**What to work on:** Extract the lines between the ones holding "low = (middle" and "obj.data.transform(world)", inclusive, exactly as written and nothing more.

**Information shown:**
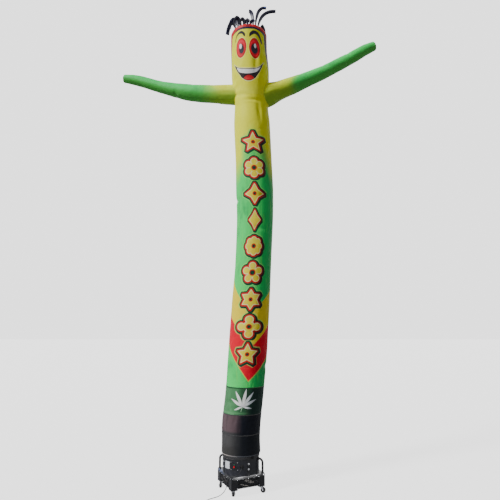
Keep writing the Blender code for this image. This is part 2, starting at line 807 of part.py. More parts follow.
def make_guard(name, turn, blower):
    high = DECK_TOP - DECK_LIP - GAP
    xs = bar_lines(GUARD_WIDTH, GUARD_RIM, GUARD_BAR, GUARD_HOLES[0])
    ys = bar_lines(high - GUARD_BOTTOM, GUARD_RIM, GUARD_BAR, GUARD_HOLES[1])
    guard = lattice(name, xs, ys, GUARD_THICK, "black_paint")
    stand = Matrix.Translation((-GUARD_WIDTH / 2, -(BASE_HALF - SHEET), GUARD_BOTTOM))
    guard.data.transform(stand @ Matrix.Rotation(math.radians(90), 4, "X"))
    place(guard, blower, turn=turn)


def make_handle(name, azimuth, blower):
    """An upright pipe at a corner of the deck, bent over to the drum's wall."""
    out = towards(azimuth)
    foot = DECK_TOP + GAP
    points = [out * HANDLE_REACH + Vector((0, 0, foot))]
    for k in range(7):
        angle = math.radians(90 * k / 6)
        reach = HANDLE_REACH - HANDLE_BEND * (1 - math.cos(angle))
        points.append(out * reach + Vector((0, 0, HANDLE_TOP - HANDLE_BEND * (1 - math.sin(angle)))))
    points.append(out * (DRUM_RADIUS - 0.01) + Vector((0, 0, HANDLE_TOP)))
    handle = pipe(name, points, HANDLE_PIPE_RADIUS, HANDLE_SIDES, "black_paint")
    rows = ((foot, HANDLE_FLANGE_RADIUS), (foot + HANDLE_FLANGE_THICK, HANDLE_FLANGE_RADIUS))
    flange = turned("flange", rows, "black_paint")
    flange.data.transform(Matrix.Translation(out * HANDLE_REACH))
    combine(handle, [flange], "UNION")
    place(combine(handle, [drum_core()], "DIFFERENCE"), blower)


def drum_core():
    """The drum's outline, a little larger, for pieces that stand on its wall."""
    radius = (DRUM_RADIUS + GAP) / math.cos(math.pi / DRUM_SIDES)
    return turned("core", ((0.1, radius), (0.9, radius)), "black_paint", DRUM_SIDES)


def make_drum(blower):
    levels, middle = (DECK_TOP + GAP, DRUM_TOP), Vector()
    outer = [level_ring(middle, DRUM_RADIUS, height, DRUM_SIDES) for height in levels]
    inner = [level_ring(middle, DRUM_RADIUS - DRUM_WALL, height, DRUM_SIDES) for height in levels]
    place(shell("drum", outer, inner, "black_paint"), blower)


def make_controls(blower):
    """The switch's plate, frame and rocker, the blank label and the cord's gland."""
    surface = DRUM_RADIUS + GAP
    panels = (("control_plate", CONTROL_PLATE, "black_paint"), ("blank_label", BLANK_LABEL, "label_white"))
    for name, spec, colour in panels:
        local = dict(spec, azimuth=spec["azimuth"] - BLOWER_TURN)
        place(arc_panel(name, local, surface, 6, colour), blower)
    azimuth = CONTROL_PLATE["azimuth"] - BLOWER_TURN
    base = surface + CONTROL_PLATE["thick"] + GAP
    half_w, half_t = SWITCH["wide"] / 2, SWITCH["tall"] / 2
    low, high = SWITCH["height"] - half_t, SWITCH["height"] + half_t
    near, far = (-half_w, -base - SWITCH["deep"], low), (half_w, -base, high)
    frame = box("switch_frame", near, far, "black_plastic")
    slot_w, slot_t = ROCKER_WIDTH / 2 + 0.0006, ROCKER_HALF + 0.0009
    middle = SWITCH["height"]
    near, far = (-slot_w, -base - 0.02, middle - slot_t), (slot_w, -base + 0.01, middle + slot_t)
    slot = box("slot", near, far, "black_plastic")
    place(combine(frame, [slot], "DIFFERENCE"), blower, turn=azimuth)
    rocker = bmesh.new()
    half = ROCKER_WIDTH / 2
    ends = []
    for x in (-half, half):
        ends.append([rocker.verts.new((x, ROCKER_PIVOT - out, up)) for up, out in ROCKER_SIDE])
    skin(rocker, ends)
    rocker.faces.new(reversed(ends[0]))
    rocker.faces.new(ends[1])
    rocker.transform(Matrix.Rotation(math.radians(-ROCKER_TILT), 4, "X"))
    pivot = towards(azimuth) * (base + ROCKER_PIVOT) + Vector((0, 0, middle))
    place(add_mesh("switch_rocker", rocker, "switch_red"), blower, pivot, azimuth)
    out = towards(GLAND_AZIMUTH - BLOWER_TURN)
    gland = turned("cord_gland", GLAND_PROFILE, "black_plastic", 20, axis=out)
    gland.data.transform(Matrix.Translation(out * surface + Vector((0, 0, GLAND_HEIGHT))))
    place(combine(gland, [drum_core()], "DIFFERENCE"), blower)


# The casters


def fork_mesh():
    """A caster's fork, swivel housing and axle. It swivels about Z and its wheel trails along X."""
    outside = FORK_INSIDE + FORK_SHEET
    hub = Vector((CASTER_TRAIL, 0, WHEEL_RADIUS))
    fork = turned("fork", ((FORK_CROWN, SWIVEL_RADIUS), (FORK_TOP, SWIVEL_RADIUS)), "zinc", 20)
    near, far = (-0.014, -outside, FORK_CROWN - 0.0005), (0.024, outside, FORK_CROWN + 0.0030)
    crown = box("crown", near, far, "zinc")
    cheeks = []
    for side in (-1, 1):
        bm = bmesh.new()
        outline = [(-0.014, FORK_CROWN + 0.001), (0.024, FORK_CROWN + 0.001)]
        for k in range(7):
            angle = math.radians(20 - 220 * k / 6)
            outline.append((hub.x + 0.010 * math.cos(angle), hub.z + 0.010 * math.sin(angle)))
        near, far = side * FORK_INSIDE, side * outside
        rings = [[bm.verts.new((x, y, z)) for x, z in outline] for y in (near, far)]
        skin(bm, rings)
        bm.faces.new(reversed(rings[0]))
        bm.faces.new(rings[1])
        cheeks.append(add_mesh("cheek", bm, "zinc"))
    reach = outside + 0.004
    rows = [(-reach, AXLE_HEAD), (-outside + 0.0004, AXLE_HEAD), (-outside + 0.0004, AXLE_RADIUS)]
    rows += [(-along, radius) for along, radius in reversed(rows)]
    axle = turned("axle", rows, "zinc", 16, axis=Vector((0, 1, 0)))
    axle.data.transform(Matrix.Translation(hub))
    combine(fork, [crown, *cheeks, axle], "UNION")
    return fork


def wheel_mesh():
    """A wheel about its own Y axis, with a flat facet at its foot."""
    rim = WHEEL_RADIUS / math.cos(math.pi / WHEEL_SIDES)
    half = WHEEL_WIDTH / 2
    bm = bmesh.new()
    rings = []
    rows = [(-half, BORE_RADIUS), (-half, rim * 0.93), (-half * 0.72, rim)]
    rows += [(-along, radius) for along, radius in reversed(rows)]
    for along, radius in rows:
        ring = []
        for k in range(WHEEL_SIDES):
            angle = math.tau * (k + 0.5) / WHEEL_SIDES
            ring.append(bm.verts.new((radius * math.sin(angle), along, -radius * math.cos(angle))))
        rings.append(ring)
    skin(bm, rings + rings[:1])
    return add_mesh("wheel", bm, "wheel_rubber")


def make_casters(blower):
    fork_model, wheel_model = fork_mesh(), wheel_mesh()
    half = CASTER_PLATE / 2
    high = POST_BOTTOM - GAP
    for name, (sign_x, sign_y, heading) in CASTERS.items():
        spot = Vector((sign_x * CASTER_INSET, sign_y * CASTER_INSET, 0))
        foot = high - CASTER_PLATE_THICK
        plate = box("caster_plate_" + name, (-half, -half, foot), (half, half, high), "zinc")
        place(plate, blower, spot)
        swivel = bpy.data.objects.new("swivel_" + name, None)
        bpy.context.scene.collection.objects.link(swivel)
        place(swivel, blower, spot, heading)
        for prefix, model, spot_in in (
            ("caster_fork_", fork_model, (0, 0, 0)),
            ("caster_wheel_", wheel_model, (CASTER_TRAIL, 0, WHEEL_RADIUS)),
        ):
            copy = bpy.data.objects.new(prefix + name, model.data)
            bpy.context.scene.collection.objects.link(copy)
            place(copy, swivel, spot_in)
    for model in (fork_model, wheel_model):
        bpy.data.objects.remove(model, do_unlink=True)


# The lead


def make_cord():
    route = [BLOWER_PLACE + Vector(row) for row in CORD_ROUTE]
    points = through(route, CORD_POINTS)
    curve = bpy.data.curves.new("cord_run", "CURVE")
    curve.dimensions = "3D"
    curve.bevel_depth = CORD_RADIUS
    curve.bevel_resolution = 2
    curve.use_fill_caps = True
    spline = curve.splines.new("POLY")
    spline.points.add(len(points) - 1)
    for target, point in zip(spline.points, points):
        target.co = (*point, 1)
    curve.materials.append(finish("cord_rubber"))
    run = bpy.data.objects.new("cord_run", curve)
    bpy.context.scene.collection.objects.link(run)
    section = [
        (COIL_SECTION_RADIUS * math.cos(angle), COIL_MIDDLE + COIL_SECTION_RADIUS * math.sin(angle))
        for angle in (math.tau * k / 8 for k in range(8))
    ]
    bm = bmesh.new()
    rings = []
    for k in range(COIL_SIDES):
        out = towards(360 * k / COIL_SIDES)
        rings.append([bm.verts.new(coil_point(out, w, z)) for w, z in section])
    skin(bm, rings + rings[:1])
    add_mesh("cord_coil", bm, "cord_rubber")


def coil_point(out, beside, height):
    """A place beside the coil's round centre line, in the level direction given."""
    return BLOWER_PLACE + COIL_PLACE + out * (COIL_TURN_RADIUS + beside) + Vector((0, 0, height))


def make_tie():
    """A strap looped round the coil's turns."""
    out, along = towards(TIE_AZIMUTH), towards(TIE_AZIMUTH + 90)
    loops = []
    for radius in (TIE_RADIUS + TIE_THICK, TIE_RADIUS):
        for step in (-0.5, 0.5):
            loop = []
            for k in range(12):
                angle = math.tau * (k + 0.5) / 12
                point = coil_point(out, radius * math.cos(angle), COIL_MIDDLE + radius * math.sin(angle))
                loop.append(point + along * TIE_WIDTH * step)
            loops.append(loop)
    shell("cord_tie", loops[:2], loops[2:], "webbing")


def make_plug():
    """A moulded plug lying beside the coil, its two blades level with one another."""
    out, ahead = towards(PLUG_AZIMUTH), towards(PLUG_AZIMUTH - 90)
    wide, tall = PLUG_ROWS[-1][1:]
    foot = coil_point(out, COIL_SECTION_RADIUS + wide + GAP, tall + GAP) - ahead * PLUG_ROWS[-1][0]
    rings = []
    for along, half_wide, half_tall in PLUG_ROWS:
        ring = []
        for k in range(12):
            c, s = math.cos(math.tau * k / 12), math.sin(math.tau * k / 12)
            side = out * math.copysign(abs(c) ** 0.6, c) * half_wide
            up = Vector((0, 0, math.copysign(abs(s) ** 0.6, s) * half_tall))
            ring.append(foot + ahead * along + side + up)
        rings.append(ring)
    plug = plug_of("plug", rings, "cord_rubber")
    reach = PLUG_ROWS[-1][0]
    blades = []
    for sign in (-1, 1):
        middle = sign * PLUG_BLADE["apart"] / 2
        half_thick, half_tall = PLUG_BLADE["thick"] / 2, PLUG_BLADE["tall"] / 2
        low = (middle - half_thick, reach - 0.004, -half_tall)
        high = (middle + half_thick, reach + PLUG_BLADE["long"], half_tall)
        blade = box("blade", low, high, "zinc")
        turn = Matrix((-out, ahead, (0, 0, 1))).transposed().to_4x4()
        blade.data.transform(Matrix.Translation(foot) @ turn)
        blades.append(blade)
    combine(plug, blades, "UNION")


def main():
    clear_scene()
    blower = bpy.data.objects.new("blower", None)
    bpy.context.scene.collection.objects.link(blower)
    place(blower, None, BLOWER_PLACE, BLOWER_TURN)
    make_deck(blower)
    for name, (sign_x, sign_y, _) in CASTERS.items():
        make_post("corner_post_" + name, sign_x, sign_y, blower)
    for k, name in enumerate(("front_right", "back_right", "back_left", "front_left")):
        make_guard("guard_" + name, 90 * k, blower)
    make_handle("handle_right", 45, blower)
    make_handle("handle_left", -135, blower)
    make_drum(blower)
    make_controls(blower)
    make_casters(blower)
    body = make_cloth_tube()
    make_strap()
    make_crown()
    for name in ARM_ROWS:
        make_arm(name, body)
    for name in HAIR_TUFTS:
        make_tuft(name)
    make_cord()
    make_tie()
    make_plug()


main()
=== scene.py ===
from math import atan2, copysign, cos, degrees, exp, hypot, pi, radians, sin, sqrt, tau

import bmesh
import bpy
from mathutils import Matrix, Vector, noise


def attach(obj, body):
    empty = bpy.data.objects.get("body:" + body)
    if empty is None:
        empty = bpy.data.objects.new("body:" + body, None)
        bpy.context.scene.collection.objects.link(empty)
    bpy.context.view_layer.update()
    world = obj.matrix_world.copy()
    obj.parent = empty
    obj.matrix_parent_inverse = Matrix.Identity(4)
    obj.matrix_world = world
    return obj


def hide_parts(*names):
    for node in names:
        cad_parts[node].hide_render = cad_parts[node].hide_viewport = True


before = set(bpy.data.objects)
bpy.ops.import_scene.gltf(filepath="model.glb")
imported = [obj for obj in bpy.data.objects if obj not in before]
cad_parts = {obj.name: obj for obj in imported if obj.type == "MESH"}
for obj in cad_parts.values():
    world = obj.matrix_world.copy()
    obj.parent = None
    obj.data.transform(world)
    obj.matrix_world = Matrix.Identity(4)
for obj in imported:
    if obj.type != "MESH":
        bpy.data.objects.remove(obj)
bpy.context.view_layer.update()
upward = Vector((0, 0, 1))
print("frame loaded")


# The view, the floor and the lights

view = {"place": (0.046, -5.546, 2.0), "pitch": 10.01, "focal": 428.9, "frame": 500}
studio = {
    "floorColour": (0.30, 0.30, 0.30), "floorReach": 60, "floorGlow": 2.1, "air": 0.15,
    "backdrop": 2.25, "glossShare": 0.60, "keyStrength": 3.9,
    "keyFrom": -58,  # degrees round from straight ahead, towards the left
    "keyHeight": 36, "keySoftness": 9,
}


def addObject(name, data):
    made = bpy.data.objects.new(name, data)
    bpy.context.scene.collection.objects.link(made)
    return made


def addNode(tree, kind, inputs=None, settings=None):
    # A node whose inputs are values or other nodes' sockets
    made = tree.nodes.new(kind)
    for key, value in (settings or {}).items():
        setattr(made, key, value)
    for key, value in (inputs or {}).items():
        if isinstance(value, bpy.types.NodeSocket):
            tree.links.new(value, made.inputs[key])
        else:
            made.inputs[key].default_value = value
    return made


def mathOf(tree, operation, *values):
    return addNode(tree, "ShaderNodeMath", dict(enumerate(values)), {"operation": operation}).outputs[0]


def makeView():
    lens = bpy.data.cameras.new("viewCamera")
    lens.sensor_width = 36
    lens.lens = lens.sensor_width * view["focal"] / view["frame"]
    lens.clip_end = 200
    camera = addObject("viewCamera", lens)
    camera.location = view["place"]
    camera.rotation_euler = (radians(90 + view["pitch"]), 0, 0)
    bpy.context.scene.camera = camera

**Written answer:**
        low = (middle - half_thick, reach - 0.004, -half_tall)
        high = (middle + half_thick, reach + PLUG_BLADE["long"], half_tall)
        blade = box("blade", low, high, "zinc")
        turn = Matrix((-out, ahead, (0, 0, 1))).transposed().to_4x4()
        blade.data.transform(Matrix.Translation(foot) @ turn)
        blades.append(blade)
    combine(plug, blades, "UNION")


def main():
    clear_scene()
    blower = bpy.data.objects.new("blower", None)
    bpy.context.scene.collection.objects.link(blower)
    place(blower, None, BLOWER_PLACE, BLOWER_TURN)
    make_deck(blower)
    for name, (sign_x, sign_y, _) in CASTERS.items():
        make_post("corner_post_" + name, sign_x, sign_y, blower)
    for k, name in enumerate(("front_right", "back_right", "back_left", "front_left")):
        make_guard("guard_" + name, 90 * k, blower)
    make_handle("handle_right", 45, blower)
    make_handle("handle_left", -135, blower)
    make_drum(blower)
    make_controls(blower)
    make_casters(blower)
    body = make_cloth_tube()
    make_strap()
    make_crown()
    for name in ARM_ROWS:
        make_arm(name, body)
    for name in HAIR_TUFTS:
        make_tuft(name)
    make_cord()
    make_tie()
    make_plug()


main()
=== scene.py ===
from math import atan2, copysign, cos, degrees, exp, hypot, pi, radians, sin, sqrt, tau

import bmesh
import bpy
from mathutils import Matrix, Vector, noise


def attach(obj, body):
    empty = bpy.data.objects.get("body:" + body)
    if empty is None:
        empty = bpy.data.objects.new("body:" + body, None)
        bpy.context.scene.collection.objects.link(empty)
    bpy.context.view_layer.update()
    world = obj.matrix_world.copy()
    obj.parent = empty
    obj.matrix_parent_inverse = Matrix.Identity(4)
    obj.matrix_world = world
    return obj


def hide_parts(*names):
    for node in names:
        cad_parts[node].hide_render = cad_parts[node].hide_viewport = True


before = set(bpy.data.objects)
bpy.ops.import_scene.gltf(filepath="model.glb")
imported = [obj for obj in bpy.data.objects if obj not in before]
cad_parts = {obj.name: obj for obj in imported if obj.type == "MESH"}
for obj in cad_parts.values():
    world = obj.matrix_world.copy()
    obj.parent = None
    obj.data.transform(world)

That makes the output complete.